_What the exercise asks_
Scan the records below for the line containing "if min(vert.co.z for" and the line containing "before = set(bpy.data.objects)". Copy both, plus every line between, exactly.

_Excerpted records_
## START
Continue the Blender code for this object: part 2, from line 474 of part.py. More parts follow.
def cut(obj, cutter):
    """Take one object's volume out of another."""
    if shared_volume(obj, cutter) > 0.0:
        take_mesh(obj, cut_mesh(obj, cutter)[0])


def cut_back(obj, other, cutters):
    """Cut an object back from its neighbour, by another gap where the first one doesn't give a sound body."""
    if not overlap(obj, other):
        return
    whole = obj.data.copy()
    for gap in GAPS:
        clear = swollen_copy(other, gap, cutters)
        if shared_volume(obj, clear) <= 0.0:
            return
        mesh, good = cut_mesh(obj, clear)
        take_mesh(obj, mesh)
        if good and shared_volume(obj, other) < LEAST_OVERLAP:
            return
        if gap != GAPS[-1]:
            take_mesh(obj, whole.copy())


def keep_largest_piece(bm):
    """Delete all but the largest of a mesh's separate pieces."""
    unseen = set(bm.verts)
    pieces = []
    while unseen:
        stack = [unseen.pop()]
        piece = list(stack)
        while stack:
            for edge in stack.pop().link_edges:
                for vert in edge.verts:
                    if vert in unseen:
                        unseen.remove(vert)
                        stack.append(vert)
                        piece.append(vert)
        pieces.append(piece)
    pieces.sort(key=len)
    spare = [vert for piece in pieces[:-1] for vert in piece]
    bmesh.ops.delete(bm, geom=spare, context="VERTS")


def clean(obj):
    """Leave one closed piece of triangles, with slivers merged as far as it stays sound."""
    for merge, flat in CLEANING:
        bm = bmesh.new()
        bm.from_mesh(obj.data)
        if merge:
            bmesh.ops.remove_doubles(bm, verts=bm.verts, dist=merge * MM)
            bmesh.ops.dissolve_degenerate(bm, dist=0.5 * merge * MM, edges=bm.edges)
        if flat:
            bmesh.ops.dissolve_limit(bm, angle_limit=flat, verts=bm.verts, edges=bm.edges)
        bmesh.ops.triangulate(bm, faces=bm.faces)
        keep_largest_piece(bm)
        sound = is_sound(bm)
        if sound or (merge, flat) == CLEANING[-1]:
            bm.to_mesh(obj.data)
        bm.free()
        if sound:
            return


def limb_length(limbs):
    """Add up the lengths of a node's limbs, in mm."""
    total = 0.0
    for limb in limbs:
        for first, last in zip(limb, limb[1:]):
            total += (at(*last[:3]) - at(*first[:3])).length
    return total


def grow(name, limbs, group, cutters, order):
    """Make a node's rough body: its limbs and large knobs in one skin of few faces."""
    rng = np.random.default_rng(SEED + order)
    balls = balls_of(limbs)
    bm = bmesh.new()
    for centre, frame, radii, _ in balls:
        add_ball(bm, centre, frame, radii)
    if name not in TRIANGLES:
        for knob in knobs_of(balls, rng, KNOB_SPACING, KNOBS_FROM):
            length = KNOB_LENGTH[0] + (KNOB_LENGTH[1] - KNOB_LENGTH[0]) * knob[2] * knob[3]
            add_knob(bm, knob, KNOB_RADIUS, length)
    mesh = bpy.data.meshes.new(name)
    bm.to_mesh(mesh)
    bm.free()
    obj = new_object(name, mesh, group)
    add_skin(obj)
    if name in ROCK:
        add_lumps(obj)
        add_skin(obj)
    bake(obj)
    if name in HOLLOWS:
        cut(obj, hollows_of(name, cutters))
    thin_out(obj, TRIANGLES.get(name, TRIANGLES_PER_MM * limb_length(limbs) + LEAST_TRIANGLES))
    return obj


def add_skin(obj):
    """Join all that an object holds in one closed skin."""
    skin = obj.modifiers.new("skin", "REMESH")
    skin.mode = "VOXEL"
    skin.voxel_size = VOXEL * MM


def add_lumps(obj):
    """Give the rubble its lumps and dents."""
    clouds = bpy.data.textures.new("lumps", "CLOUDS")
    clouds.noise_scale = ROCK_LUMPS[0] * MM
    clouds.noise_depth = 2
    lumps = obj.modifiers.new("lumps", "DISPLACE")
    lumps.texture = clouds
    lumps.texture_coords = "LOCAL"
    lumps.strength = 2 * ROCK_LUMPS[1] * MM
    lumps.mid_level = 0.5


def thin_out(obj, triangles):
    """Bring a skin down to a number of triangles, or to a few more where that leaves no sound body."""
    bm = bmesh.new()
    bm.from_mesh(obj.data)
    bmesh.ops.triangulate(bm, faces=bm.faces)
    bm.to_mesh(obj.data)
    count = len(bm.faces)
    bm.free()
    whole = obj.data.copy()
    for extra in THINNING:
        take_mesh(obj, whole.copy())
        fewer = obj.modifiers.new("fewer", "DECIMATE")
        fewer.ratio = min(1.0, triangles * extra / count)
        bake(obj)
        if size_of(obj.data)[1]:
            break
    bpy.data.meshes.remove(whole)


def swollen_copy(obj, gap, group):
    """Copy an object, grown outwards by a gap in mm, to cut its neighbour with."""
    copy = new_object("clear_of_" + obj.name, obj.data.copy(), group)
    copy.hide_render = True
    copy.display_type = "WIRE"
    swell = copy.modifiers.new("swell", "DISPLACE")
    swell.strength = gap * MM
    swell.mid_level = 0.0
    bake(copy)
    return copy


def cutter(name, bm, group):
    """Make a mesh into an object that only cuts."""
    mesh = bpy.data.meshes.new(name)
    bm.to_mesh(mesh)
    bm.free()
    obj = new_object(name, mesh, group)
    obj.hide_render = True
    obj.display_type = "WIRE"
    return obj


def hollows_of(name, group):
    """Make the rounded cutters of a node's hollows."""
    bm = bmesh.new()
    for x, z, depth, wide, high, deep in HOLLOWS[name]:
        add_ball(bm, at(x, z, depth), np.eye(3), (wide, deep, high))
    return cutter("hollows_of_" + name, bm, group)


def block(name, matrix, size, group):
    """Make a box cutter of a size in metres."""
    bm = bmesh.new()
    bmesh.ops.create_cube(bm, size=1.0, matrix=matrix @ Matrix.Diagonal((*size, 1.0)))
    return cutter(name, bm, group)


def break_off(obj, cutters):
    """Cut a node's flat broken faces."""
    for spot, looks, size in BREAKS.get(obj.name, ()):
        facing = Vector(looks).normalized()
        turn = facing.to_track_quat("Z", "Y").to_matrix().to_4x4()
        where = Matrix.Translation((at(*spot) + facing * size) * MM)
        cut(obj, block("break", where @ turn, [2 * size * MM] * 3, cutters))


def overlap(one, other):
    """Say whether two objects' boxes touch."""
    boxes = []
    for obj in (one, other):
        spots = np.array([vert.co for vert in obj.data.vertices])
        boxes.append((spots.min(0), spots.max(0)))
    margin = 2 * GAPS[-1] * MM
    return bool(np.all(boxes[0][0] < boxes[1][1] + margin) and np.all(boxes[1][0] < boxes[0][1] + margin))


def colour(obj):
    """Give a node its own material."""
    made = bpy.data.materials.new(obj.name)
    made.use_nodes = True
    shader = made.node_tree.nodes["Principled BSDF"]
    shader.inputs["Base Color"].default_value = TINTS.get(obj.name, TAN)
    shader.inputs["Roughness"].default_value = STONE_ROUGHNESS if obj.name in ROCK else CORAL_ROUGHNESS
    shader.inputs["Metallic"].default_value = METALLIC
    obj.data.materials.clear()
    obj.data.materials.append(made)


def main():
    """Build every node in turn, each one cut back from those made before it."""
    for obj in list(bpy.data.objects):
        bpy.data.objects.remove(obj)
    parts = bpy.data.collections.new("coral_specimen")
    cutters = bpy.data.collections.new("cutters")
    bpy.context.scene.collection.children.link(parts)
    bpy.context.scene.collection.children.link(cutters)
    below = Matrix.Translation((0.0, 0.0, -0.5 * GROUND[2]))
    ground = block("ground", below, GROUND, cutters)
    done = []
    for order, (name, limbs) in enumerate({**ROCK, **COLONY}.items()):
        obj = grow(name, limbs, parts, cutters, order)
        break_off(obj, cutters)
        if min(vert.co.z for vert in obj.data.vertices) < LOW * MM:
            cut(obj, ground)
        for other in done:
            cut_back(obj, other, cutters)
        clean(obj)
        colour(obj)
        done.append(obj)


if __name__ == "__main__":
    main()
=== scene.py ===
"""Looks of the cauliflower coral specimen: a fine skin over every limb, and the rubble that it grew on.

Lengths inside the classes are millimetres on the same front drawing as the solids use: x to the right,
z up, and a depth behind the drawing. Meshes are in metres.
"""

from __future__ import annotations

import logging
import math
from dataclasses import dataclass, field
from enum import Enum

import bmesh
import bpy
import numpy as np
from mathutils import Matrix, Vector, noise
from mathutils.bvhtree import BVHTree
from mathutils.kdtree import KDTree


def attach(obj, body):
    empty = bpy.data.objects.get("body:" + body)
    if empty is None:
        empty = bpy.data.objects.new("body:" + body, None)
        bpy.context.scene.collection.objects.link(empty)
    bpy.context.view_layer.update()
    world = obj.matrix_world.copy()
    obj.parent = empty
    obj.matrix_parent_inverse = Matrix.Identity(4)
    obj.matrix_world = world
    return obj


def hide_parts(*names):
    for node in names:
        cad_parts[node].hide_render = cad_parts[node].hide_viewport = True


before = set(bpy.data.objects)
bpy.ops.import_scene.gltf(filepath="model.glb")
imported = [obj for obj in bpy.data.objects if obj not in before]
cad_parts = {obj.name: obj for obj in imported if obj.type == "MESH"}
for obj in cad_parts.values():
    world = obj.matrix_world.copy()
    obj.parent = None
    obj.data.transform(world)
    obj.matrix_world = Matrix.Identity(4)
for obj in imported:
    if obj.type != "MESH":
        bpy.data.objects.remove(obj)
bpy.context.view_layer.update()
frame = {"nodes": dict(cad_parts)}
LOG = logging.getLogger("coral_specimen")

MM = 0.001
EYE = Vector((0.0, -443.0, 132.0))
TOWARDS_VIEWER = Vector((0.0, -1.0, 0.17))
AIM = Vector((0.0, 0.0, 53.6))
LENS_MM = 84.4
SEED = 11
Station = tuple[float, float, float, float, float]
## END
## START
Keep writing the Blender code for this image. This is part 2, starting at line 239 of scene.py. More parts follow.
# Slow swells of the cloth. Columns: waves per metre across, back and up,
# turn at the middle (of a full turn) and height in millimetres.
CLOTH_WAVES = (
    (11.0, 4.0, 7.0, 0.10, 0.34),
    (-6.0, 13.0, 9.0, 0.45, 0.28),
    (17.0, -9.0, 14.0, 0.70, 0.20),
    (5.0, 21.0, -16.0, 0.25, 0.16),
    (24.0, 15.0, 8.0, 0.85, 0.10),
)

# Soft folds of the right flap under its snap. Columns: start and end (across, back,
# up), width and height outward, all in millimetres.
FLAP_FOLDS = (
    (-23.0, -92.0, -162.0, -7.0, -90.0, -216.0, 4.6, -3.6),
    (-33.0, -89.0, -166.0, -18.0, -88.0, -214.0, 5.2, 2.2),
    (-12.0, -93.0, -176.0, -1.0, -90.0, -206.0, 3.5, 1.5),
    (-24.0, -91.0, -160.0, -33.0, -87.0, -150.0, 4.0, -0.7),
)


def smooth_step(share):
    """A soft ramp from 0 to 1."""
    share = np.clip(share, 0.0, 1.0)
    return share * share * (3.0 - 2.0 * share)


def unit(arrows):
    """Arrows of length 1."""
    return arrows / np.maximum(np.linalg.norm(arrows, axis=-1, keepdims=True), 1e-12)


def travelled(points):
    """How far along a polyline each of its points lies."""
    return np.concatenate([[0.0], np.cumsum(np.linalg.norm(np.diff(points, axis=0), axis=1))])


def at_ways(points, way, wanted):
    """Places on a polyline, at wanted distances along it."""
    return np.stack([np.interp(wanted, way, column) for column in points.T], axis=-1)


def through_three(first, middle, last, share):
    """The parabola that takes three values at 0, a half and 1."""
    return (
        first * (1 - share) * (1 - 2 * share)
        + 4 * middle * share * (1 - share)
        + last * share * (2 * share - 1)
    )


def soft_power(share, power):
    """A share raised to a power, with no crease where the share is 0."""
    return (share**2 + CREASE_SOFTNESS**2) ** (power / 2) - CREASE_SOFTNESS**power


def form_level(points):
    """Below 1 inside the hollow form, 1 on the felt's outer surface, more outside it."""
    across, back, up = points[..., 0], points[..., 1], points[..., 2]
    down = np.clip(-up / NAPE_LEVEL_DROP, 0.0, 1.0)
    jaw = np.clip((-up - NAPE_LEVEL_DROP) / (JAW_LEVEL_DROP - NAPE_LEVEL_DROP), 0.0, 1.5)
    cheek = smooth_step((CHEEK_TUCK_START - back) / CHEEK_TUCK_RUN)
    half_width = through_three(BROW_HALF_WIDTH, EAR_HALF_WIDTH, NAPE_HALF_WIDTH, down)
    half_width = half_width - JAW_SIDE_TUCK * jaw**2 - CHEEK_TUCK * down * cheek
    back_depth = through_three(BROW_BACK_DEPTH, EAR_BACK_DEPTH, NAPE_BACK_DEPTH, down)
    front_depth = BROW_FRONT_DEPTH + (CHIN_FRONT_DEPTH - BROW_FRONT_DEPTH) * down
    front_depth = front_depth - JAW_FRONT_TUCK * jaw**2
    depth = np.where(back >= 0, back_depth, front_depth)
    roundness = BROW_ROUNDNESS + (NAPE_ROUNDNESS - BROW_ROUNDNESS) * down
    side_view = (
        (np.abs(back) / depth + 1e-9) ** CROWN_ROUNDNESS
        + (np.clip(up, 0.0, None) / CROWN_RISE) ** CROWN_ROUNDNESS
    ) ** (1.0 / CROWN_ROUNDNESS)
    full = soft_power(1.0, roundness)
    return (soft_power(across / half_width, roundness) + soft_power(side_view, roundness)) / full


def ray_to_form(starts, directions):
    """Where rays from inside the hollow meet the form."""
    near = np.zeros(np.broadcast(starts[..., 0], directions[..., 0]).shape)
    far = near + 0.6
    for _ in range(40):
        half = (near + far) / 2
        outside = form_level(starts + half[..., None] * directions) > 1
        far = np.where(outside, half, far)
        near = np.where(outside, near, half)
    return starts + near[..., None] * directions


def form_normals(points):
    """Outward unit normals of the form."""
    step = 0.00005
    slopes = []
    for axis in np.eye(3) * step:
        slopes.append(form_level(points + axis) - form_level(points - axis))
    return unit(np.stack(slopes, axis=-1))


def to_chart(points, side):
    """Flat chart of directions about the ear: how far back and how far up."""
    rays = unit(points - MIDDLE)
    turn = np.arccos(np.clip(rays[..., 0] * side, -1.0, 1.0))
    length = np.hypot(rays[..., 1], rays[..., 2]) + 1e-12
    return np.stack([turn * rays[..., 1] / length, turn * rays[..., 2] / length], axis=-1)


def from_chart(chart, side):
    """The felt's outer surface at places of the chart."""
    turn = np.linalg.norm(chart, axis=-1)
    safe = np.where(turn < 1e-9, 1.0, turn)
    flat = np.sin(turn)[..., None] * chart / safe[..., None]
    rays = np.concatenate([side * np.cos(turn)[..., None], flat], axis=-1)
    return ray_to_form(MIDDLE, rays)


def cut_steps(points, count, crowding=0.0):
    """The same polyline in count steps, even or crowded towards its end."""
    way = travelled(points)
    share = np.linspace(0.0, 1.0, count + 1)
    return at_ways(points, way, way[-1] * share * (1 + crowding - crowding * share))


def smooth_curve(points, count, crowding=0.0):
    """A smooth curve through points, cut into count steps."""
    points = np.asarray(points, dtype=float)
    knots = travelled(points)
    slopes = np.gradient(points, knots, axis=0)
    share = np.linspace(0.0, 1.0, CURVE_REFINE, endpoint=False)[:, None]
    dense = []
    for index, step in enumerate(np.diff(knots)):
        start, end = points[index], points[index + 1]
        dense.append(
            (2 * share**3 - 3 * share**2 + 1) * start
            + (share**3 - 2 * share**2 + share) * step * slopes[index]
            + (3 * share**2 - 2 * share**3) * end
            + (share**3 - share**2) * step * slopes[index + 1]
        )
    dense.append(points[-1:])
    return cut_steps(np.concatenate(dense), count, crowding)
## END
## START
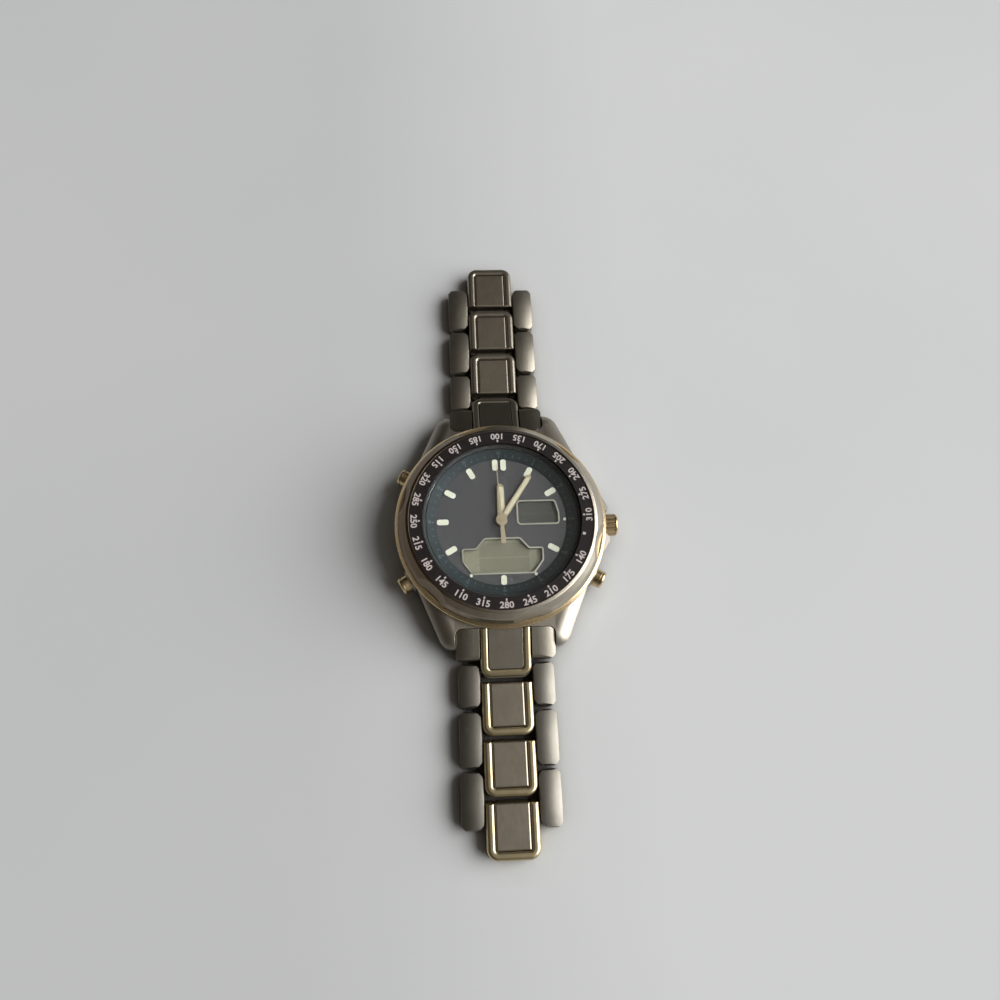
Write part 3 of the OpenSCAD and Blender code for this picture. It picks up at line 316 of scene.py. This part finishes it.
## END
_Response to the task_
        if min(vert.co.z for vert in obj.data.vertices) < LOW * MM:
            cut(obj, ground)
        for other in done:
            cut_back(obj, other, cutters)
        clean(obj)
        colour(obj)
        done.append(obj)


if __name__ == "__main__":
    main()
=== scene.py ===
"""Looks of the cauliflower coral specimen: a fine skin over every limb, and the rubble that it grew on.

Lengths inside the classes are millimetres on the same front drawing as the solids use: x to the right,
z up, and a depth behind the drawing. Meshes are in metres.
"""

from __future__ import annotations

import logging
import math
from dataclasses import dataclass, field
from enum import Enum

import bmesh
import bpy
import numpy as np
from mathutils import Matrix, Vector, noise
from mathutils.bvhtree import BVHTree
from mathutils.kdtree import KDTree


def attach(obj, body):
    empty = bpy.data.objects.get("body:" + body)
    if empty is None:
        empty = bpy.data.objects.new("body:" + body, None)
        bpy.context.scene.collection.objects.link(empty)
    bpy.context.view_layer.update()
    world = obj.matrix_world.copy()
    obj.parent = empty
    obj.matrix_parent_inverse = Matrix.Identity(4)
    obj.matrix_world = world
    return obj


def hide_parts(*names):
    for node in names:
        cad_parts[node].hide_render = cad_parts[node].hide_viewport = True


before = set(bpy.data.objects)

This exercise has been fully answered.